For Immediate Release Monday 29 September 2008
Indus Gas Limited
("Indus" or "the Company")
Operations Update & Financial Review
Indus Gas Limited (AIM: INDI.L), an oil & gas exploration and development company based in India, is pleased to provide an operations update and a summary of the unaudited combined financial information of its two subsidiary companies, iServices Investment Limited ("iServices") and Newbury Oil Company Limited ("Newbury") (together "the Subsidiaries") for the period ending 31 March 2008 and 2007. Indus listed on the AIM market in June this year under the symbol: INDI.L
The two subsidiaries were incorporated into Indus as part of the AIM listing and as such did not form part of the group accounts at 31 March 2008.
Highlights:
Successful admission to AIM - raising £25m
ONGC acquired 30% interest in SGL Field
Completed drilling of SSG-1 well- shortest drilling time to date - testing results to follow
SPF-1 flowed gas, awaits further testing
OMM-1 well in SGL Field soon to be spudded
Seismic Programme on track
Additional rigs due to be deployed in the Block
Operations Update:
As of 18 September 2008, the following work programme has been completed on Block RJ-ON/6 under the productions sharing contract ("PSC"):
The work undertaken to date fulfils the minimum work obligations required as part of the PSC on the Block.
SGL Discovery
SGL was declared commercial in January 2008, following an independent assessment of reserves by Industry leading consultants DeGolyer & MacNaughton of Dallas, Texas.
As announced on 6 June 2008, Oil and Natural Gas Corporation of India ("ONGC") exercised its option under the PSC to acquire a 30% interest in respect of the SGL Field discovery. Following the exercise of this option, Indus' participating interest in the SGL Field is 63%.
Under the PSC, the ONGC is responsible for its share of the development costs in respect of the SGL Field as well as 100% of the applicable royalty and certain taxes calculated with reference to income from the field as outlined in the admission document. ONGC being a licensee is also obliged to pay the license fees in respect of the Block.
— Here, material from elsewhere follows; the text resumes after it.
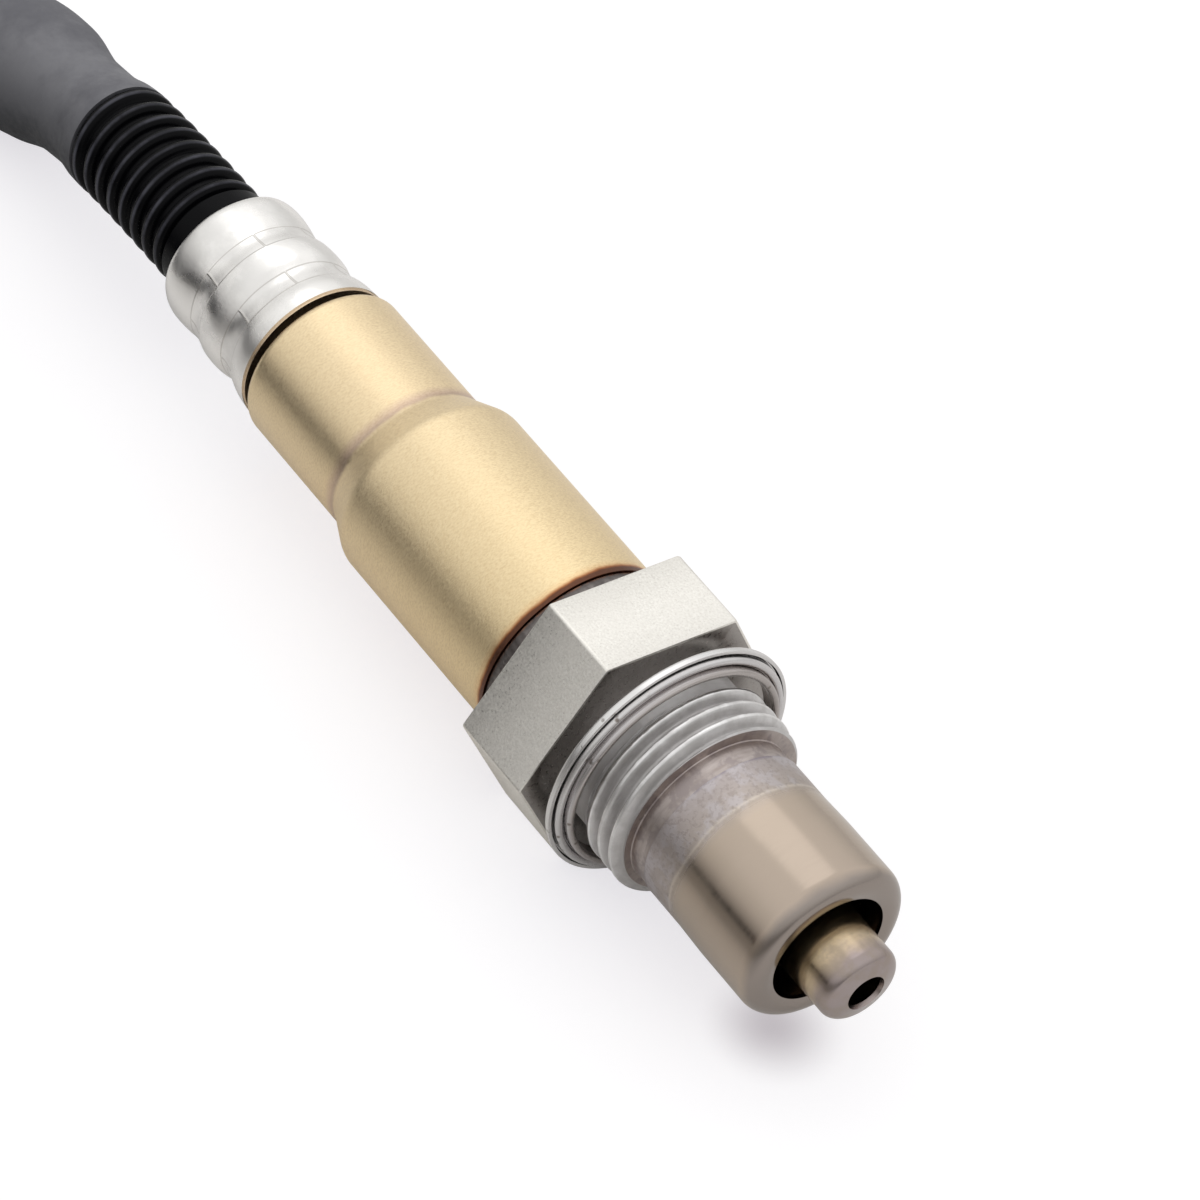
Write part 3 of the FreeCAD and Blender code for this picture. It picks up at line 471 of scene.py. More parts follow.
milled_steel, tree, shader, place = new_material("milled_steel", 0.42)
speckle = noise(tree, place, 5200.0, 3.0, 0.7)
cloudy = patchy(tree, place, 260.0, 0.35, 0.7)
colour = mixed(tree, span(tree, speckle, 0.30, 0.70), (0.74, 0.715, 0.66), (0.98, 0.955, 0.895))
colour = mixed(tree, calc(tree, "MULTIPLY", cloudy, 0.4), colour, (0.87, 0.84, 0.785))
painted(tree, shader, colour)
roughened(tree, shader, speckle, 0.26, 0.44)
bumped(tree, shader, speckle, 0.35, 0.00003)

thread_steel, tree, shader, place = new_material("thread_steel", 0.45)
smear = tooled(tree, place, 2600.0, 160.0)
dirt = patchy(tree, place, 420.0, 0.42, 0.62)
# Crests are painted lighter and roots darker by their distance from the axis: painted highlight and painted shade.
out = span(tree, use(tree, axis_distance, Vector=place), thread_root * MM, thread_crest * MM)
crest_light_root_shade = ramp(tree, out, [
    (0.0, 0.56, 0.545, 0.54), (0.40, 0.70, 0.685, 0.68), (0.88, 0.76, 0.75, 0.745), (0.97, 0.99, 0.98, 0.97),
])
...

An area of 195 km2 has been proposed as the "SGL Development Area". A field development plan is required to be submitted for this area by January 2009. Upon approval of the plan and the extent of the development, the area approved will be known as the SGL Field and the participants will be able to develop and produce hydrocarbons from this field until the termination of PSC.
The rig used to drill the SSF-2 well, the ZJ40, has now been moved to the SGL field to drill the appraisal/production well OMM-1. A release announcing the spudding of this well will be made shortly.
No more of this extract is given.